These costs aren’t one-time hits. They compound daily as customers make thousands of micro-decisions about which brands deserve attention, consideration and purchase. Over months and years, weak visual identity translates directly into lost revenue that significantly exceeds the investment required to fix it.

Brands that mastered visual identity

Examining brands with exceptional visual identity reveals what world-class execution looks like.

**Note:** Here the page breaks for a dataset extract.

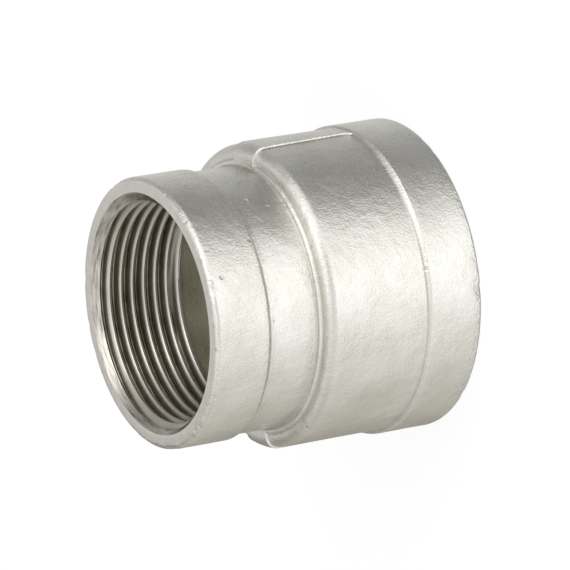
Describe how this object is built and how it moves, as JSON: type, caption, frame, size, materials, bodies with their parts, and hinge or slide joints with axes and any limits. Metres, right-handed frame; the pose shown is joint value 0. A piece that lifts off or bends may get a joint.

  • Apple: Built its $516.6 billion brand value significantly through a minimalist visual identity. The bitten apple logo is instantly recognisable globally. Consistent use of white space, clean typography and product-focused photography creates a unified aesthetic across retail stores, product packaging, websites and advertising. Customers recognise Apple’s visual language before seeing the logo. This visual consistency reinforces brand values of simplicity, quality and innovation whilst commanding premium pricing that competitors cannot match.
  • Nike: Demonstrates how simple visual elements create powerful recognition. The swoosh logo alone communicates motion and achievement. Bold typography exudes confidence. Consistent use of black and white with occasional vibrant colour pops makes Nike instantly identifiable, whether on billboards, social media or product packaging. The “Just Do It” tagline, combined with dynamic photography of athletes, creates a cohesive identity that resonates emotionally with customers while differentiating Nike from competitors.
  • Coca-Cola: Proves that visual identity can remain effective for over a century. Their red and white colour scheme and Spencerian script logo have stayed remarkably consistent since 1892. The distinctive contour bottle shape is recognisable even without labels. This visual consistency creates nostalgia and tradition whilst allowing Coca-Cola to remain relevant across generations. Their visual identity evokes happiness and togetherness through warm imagery, joyful scenes and celebratory messaging that transcends cultural boundaries.
  • McDonald’s: Golden arches achieve instant recognition globally. The red and yellow colour palette signals energy and appetite stimulation. Consistent visual identity across thousands of locations worldwide creates familiarity and reliability. Customers know exactly what to expect visually, regardless of whether they’re in Mumbai, Manhattan or Melbourne. This visual consistency reduces perceived risk and encourages trial in unfamiliar locations.
  • Starbucks: Built a community-focused identity through a distinctive green and white colour palette, mermaid logo and warm store aesthetics. Their visual identity conveys calm, relaxation and connection to nature whilst aligning with sustainability messaging. Consistent typography, store design and product packaging create a cohesive experience that customers associate with comfort and quality.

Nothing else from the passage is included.